Monday, November 05, 2012
Searching questions
When I started out in academic lresearch I learned about two important things: one was how to locate information and the other was how to keep my references. The first was, for the most part, achieved by cruising round the library stacks, finding where what interested me was to be found, and the second involved writing down the relevant details of what I'd read on index cards and stowing them away more or less in alphabetical order. I used journals a lot, but nearly always relied on the journals the University of Nottingham subscribed to. Inter-library loans were slow and cumbersome, and often involved a lot of form-filling and repeated trips to the library building. Rapidly, almost imperceptibly, that's all gone and most things are just a click away. For me the real decisions now are about whether stuff is worth printing out or not. And my greatest friend is Google Scholar, but often, and perhaps for more general things JFGI (ordinary googling) is the approach. And in all this my whole approach to information has actually radically re-organised without me having to spare it a thought. It's all so convenient, so quick.

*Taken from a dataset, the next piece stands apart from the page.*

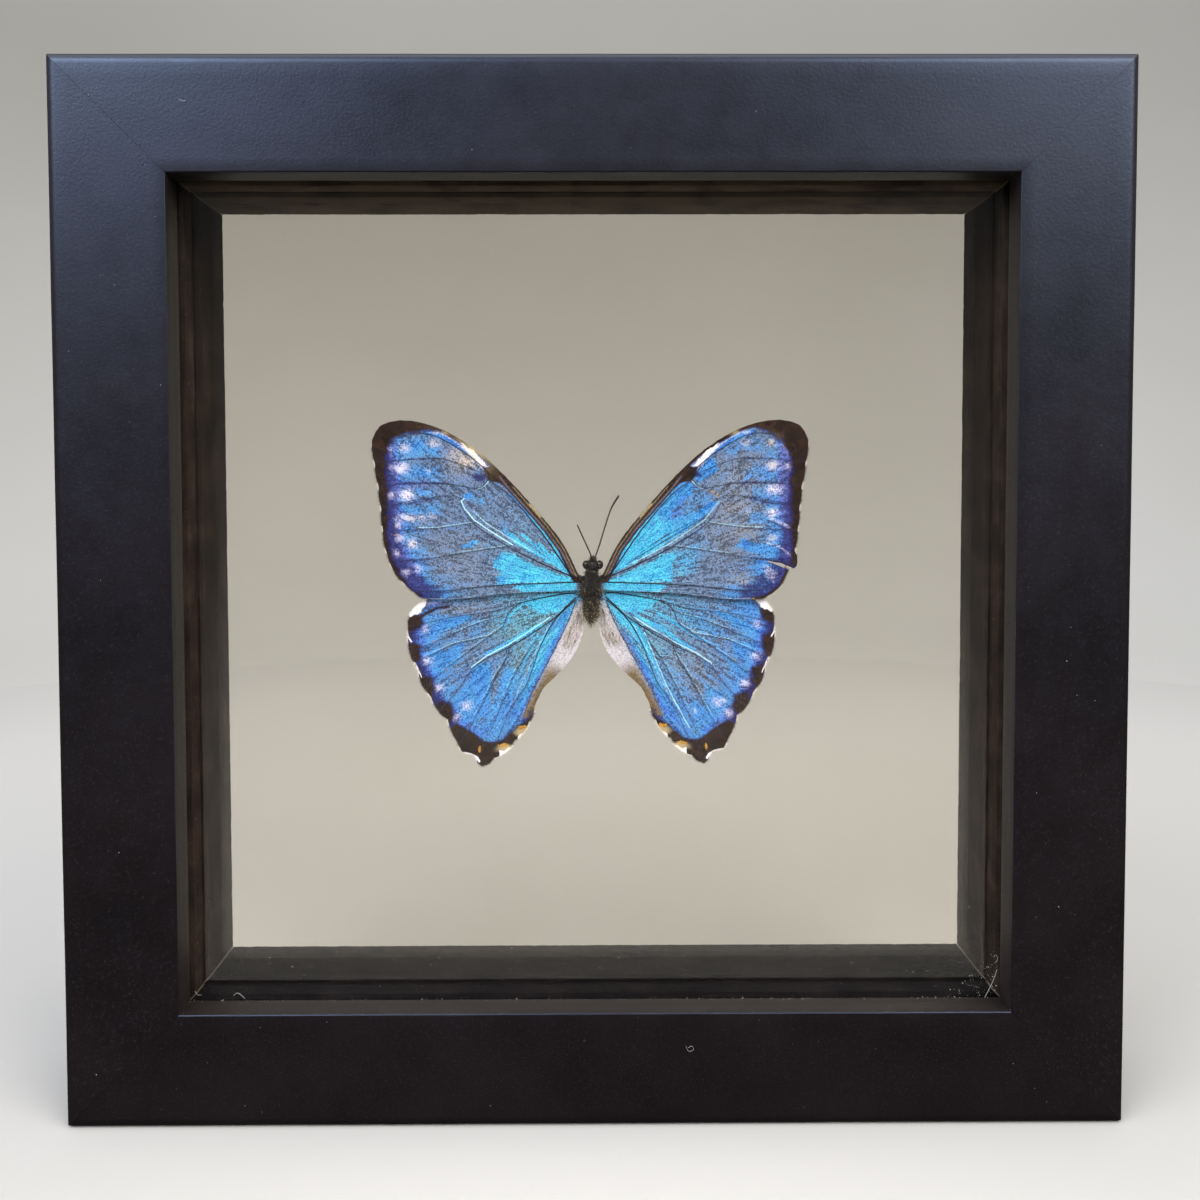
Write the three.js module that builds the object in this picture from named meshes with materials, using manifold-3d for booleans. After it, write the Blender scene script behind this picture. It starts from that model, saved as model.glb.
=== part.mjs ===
// Framed butterfly: a small blue morpho held between two panes of glass in a black box frame.
// Millimetres, +Z up. The frame stands on its bottom rail, and its front looks along -Y.
// The origin is at the middle of the bottom face.
import * as THREE from 'three';
import { mergeVertices } from 'three/addons/utils/BufferGeometryUtils.js';
import Module from 'manifold-3d';

const wasm = await Module();
wasm.setup();

// ---- driving dimensions ---------------------------------------------------------------

const FRAME_SIDE = 200; // the frame is square
const FRAME_DEPTH = 30;
const RAIL_FACE = 22; // width of the front face of a rail
const LIP_DEPTH = 6; // the lip in front of the glass
const REBATE = 5; // how far the rail's back part is cut away behind the lip
const FRONT_ROLL = 2.4; // radius of the outer front edge
const BACK_ROLL = 1; // radius of the outer back edge
const ARRIS = 0.3; // the small flat on the inner front edge
const GLASS_THICKNESS = 2;
const PANE_SPACE = 4.5; // depth of the spacer strips between the panes
const SPACER_STEP = 0.4; // how far the spacers stand in from the lip
const STOP_STEP = 1; // how far the stops stand in from the lip
const GAP = 0.3; // clearance between pieces that lie against each other

const BUTTERFLY_X = -0.8; // the thorax, measured from the middle of the frame
const BUTTERFLY_Z = 101;
const WING_THICKNESS = 0.3;
const FOREWING_Y = -5;
const HINDWING_Y = -4.1;
const BODY_Y = -4.45; // the middle of the thorax
const THORAX_HALF_DEPTH = 1.75;
const TIP_LIFT = 0.8; // how far the wing tips curve towards the front pane
const WING_REACH = 50;
const HINDWINGS_LEAN = -0.012; // the pair of hindwings sits a little askew, in radians

// ---- places that follow from them -----------------------------------------------------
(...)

Yet, despite this - you might think bad/ mindless victim of technology - my general feeling is very positive. There are downsides to Google culture (some of them simply because it's Google, and hence corporate) but mostly I think its down to us to adapt, and to apply our critical faculties. As should be pretty clear to us, we've all been googled, and ‘we are all the Google generation, the young and the old, the professor and the student and the teacher and the child’(Rowlands, Nicholas et al 2008: 308). So good old Pew - despite all its well-rehearsed methodological shortcomings it regularly tells us what we already know, with authority. The scare headlines are now research=googling. But please, less of the hand-wringing. Look it up? Yeah, JFGI, we all do it: and maybe there's the solution to the problem - thinking about how expert-users or maybe simply ordinary users manage to avoid getting duped. The world keeps on turning, we're OK. That's the sort of apprenticeship needed by the young.